Reconnaissant la réalité de l'attachement de nombreux Mahorais à la France, il souligne toutefois que « Mayotte reste comorienne ». Pour lui, cette appartenance historique et culturelle est un socle sur lequel construire, même si « 100 % des Mahorais se considèrent aujourd'hui Français ». Enfin, il appelle à une vision commune pour le développement économique de l'archipel. « Il faut lever le voile sur la supériorité économique supposée de telle ou telle île et démontrer que l'unité est notre meilleure chance de développement. Ensemble, nous avancerons plus vite ».
Les résistances à Mayotte et les perspectives d'avenir
Pourtant, cette approche est loin de faire l'unanimité. Idriss Mohamed Chanfi, ancien président du Comité Maore, qui défend le retour de Mayotte au sein des Comores, nuance fortement cette vision. Il critique ce qu'il considère comme un abandon progressif de la revendication de Mayotte par le gouvernement comorien. « L'ONU ne peut rien faire si le pays concerné ne se déploie pas. Regardez Maurice, qui a mené un combat acharné pour les Chagos. Ici, depuis 2005, Azali a brisé l'encerclement de Maore par les pays de la région. Aujourd'hui, seuls des militants portent encore la revendication ».
Selon Idriss Mohamed Chanfi, la situation à Mayotte est marquée par la domination des partisans de la départementalisation, où toute voix discordante est réprimée. « Être indépendantiste est une insulte infamante. Les gens se cachent, murmurent leur opposition en attendant des jours meilleurs ». Il souligne cependant des actes de résistance symboliques, comme la participation de Mahorais aux célébrations du 12 novembre (accession des Comores, composées de quatre îles, aux Nations unies) à Moroni, l'engagement de certains dans la défense de la culture locale ou encore la présence de footballeurs mahorais dans l'équipe nationale comorienne. Pour lui, ces initiatives montrent que « la revendication ne s'éteindra jamais. Il y aura toujours des Comoriens, y compris des Mahorais, pour la porter ».

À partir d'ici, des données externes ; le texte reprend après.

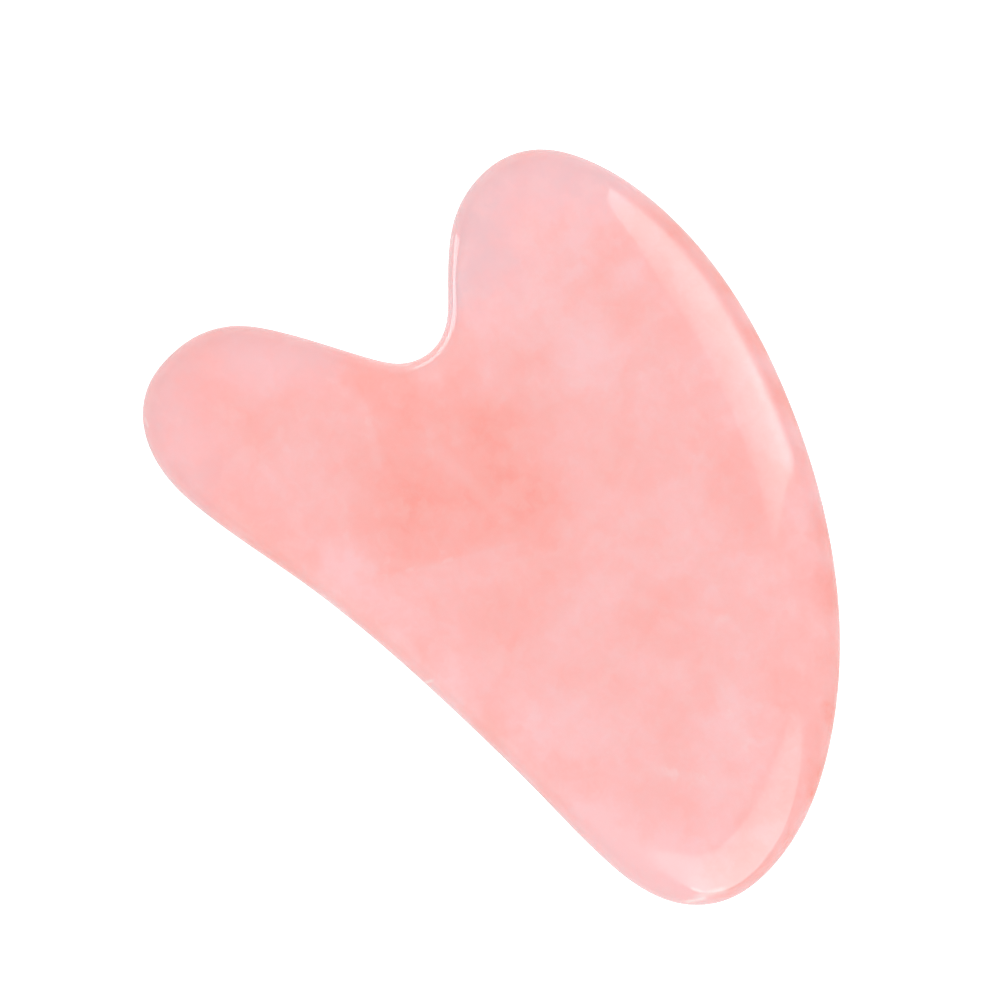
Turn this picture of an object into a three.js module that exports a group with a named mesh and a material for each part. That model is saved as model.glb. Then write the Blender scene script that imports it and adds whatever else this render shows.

Cependant, « sans un gouvernement patriote, aucun pas conséquent ne sera accompli », conclut l'ancien président du Comité Maore, en appelant à une mobilisation accrue pour ne pas laisser la revendication s'effacer. Un autre témoignage, celui de Me Aticki Youssouf, membre du Comité Maore, va dans le sens d'une critique plus radicale de la politique comorienne. « Mayotte a été revendiqué depuis notre accession à l'indépendance, mais il n'a jamais été question d'une île qui ne serait pas à nous. Notre revendication est claire : l'achèvement de l'indépendance de notre territoire et la pleine souveraineté de notre gouvernement sur l'ensemble de celui-ci, comme le stipulent les résolutions 33/83 des Nations unies ».

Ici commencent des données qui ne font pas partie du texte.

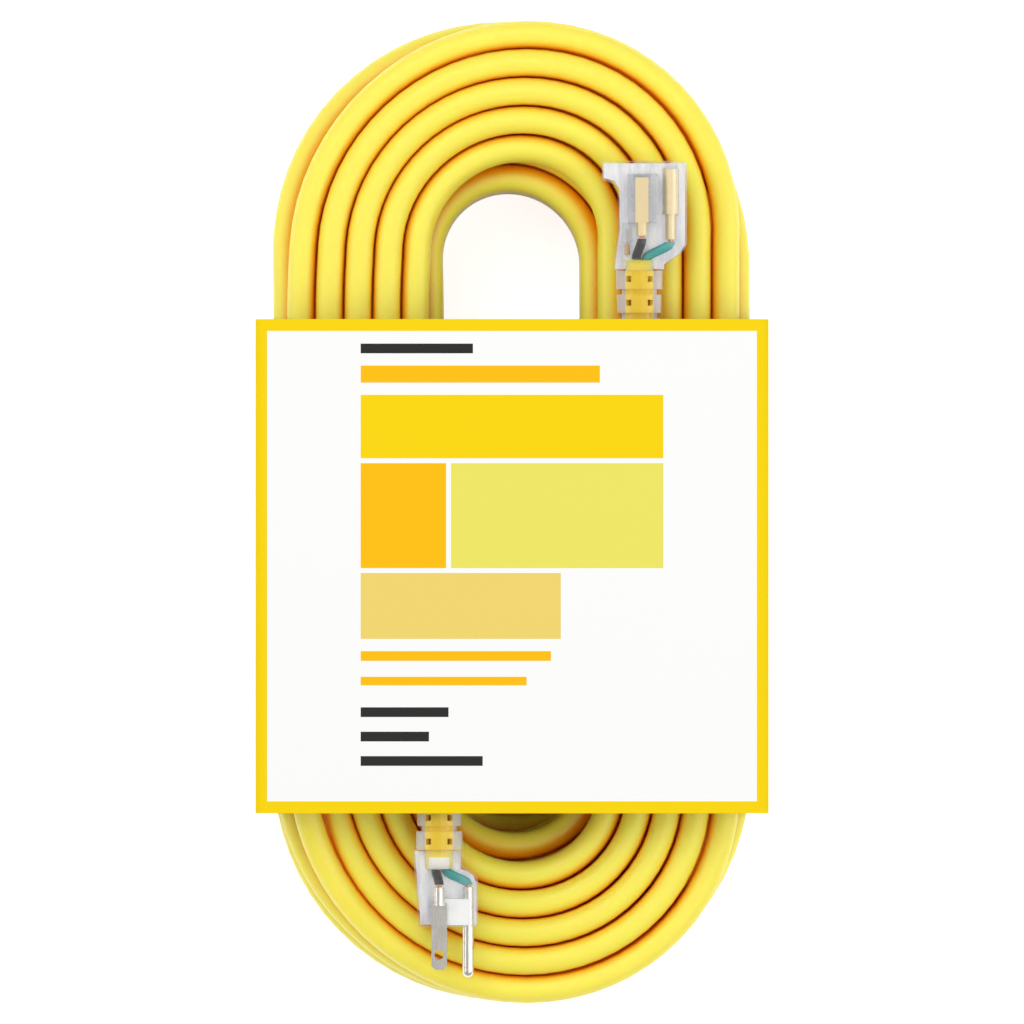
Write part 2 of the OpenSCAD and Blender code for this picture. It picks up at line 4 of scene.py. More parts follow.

Dans son mémoire, Mohamed Inoussa lui, pointe du doigt le deux poids deux mesures de l'Union européenne. « Les puissances ont ceci de particulier qu'elles peuvent se contredire sans que personne ne leur fasse le reproche et en toute impunité. C'est le cas de l'Union européenne sur la question de Mayotte. En effet, alors que tous les États membres de l'UE, individuellement et sans aucune exception, ont adopté la résolution relative à l'admission des Comores à l'ONU en tant qu'archipel composé de quatre îles (Mayotte, Anjouan, Grande Comore et Mohéli), voilà qu'elle a accepté en 2011 et sous pression de Paris, de faire de Mayotte une région ultrapériphérique au mépris du droit international ».
Me Aticki Youssouf de son côté critique le manque d'approfondissement de la question par les différents gouvernements comoriens, estimant que « c'est la France qui mène la danse ». Pour lui, la question de Mayotte ne relève pas d'une simple dispute géographique, mais d'une question de souveraineté et d'histoire, qu'il estime être manipulée par certains acteurs. « La souveraineté, c'est une question d'histoire. Il faut une rééducation de la population sur les faits historiques et une meilleure représentation des Comores à l'international ».

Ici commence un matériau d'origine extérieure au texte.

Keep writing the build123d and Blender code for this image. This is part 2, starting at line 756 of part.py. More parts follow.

À l'intérieur, il souligne l'importance de l'éducation pour unifier le pays. « Les jeunes comprennent de mieux en mieux l'importance de la question de la souveraineté, et même les enfants savent que les Comores sont composées de quatre îles, pas de trois ».
Ainsi, au-delà des divergences d'approches, tous les témoignages convergent sur un point : la question de Mayotte est un enjeu de souveraineté national, inscrit dans une longue histoire, et la revendication, bien que tempérée par les réalités politiques actuelles, continue de nourrir les aspirations des Comoriens. Cette question dépasse largement les enjeux administratifs ou sécuritaires. Elle nous parle d'identité, de liens familiaux, de cultures partagées. Elle nous rappelle que les frontières tracées sur les cartes ne peuvent pas effacer dans les coeurs des siècles d'histoire commune et de liens vivants. Elle reflète une réalité sociale profonde, maintenue vivante par des pratiques quotidiennes, des liens familiaux indestructibles et une identité culturelle qui continue de défier le temps et les frontières administratives coloniales.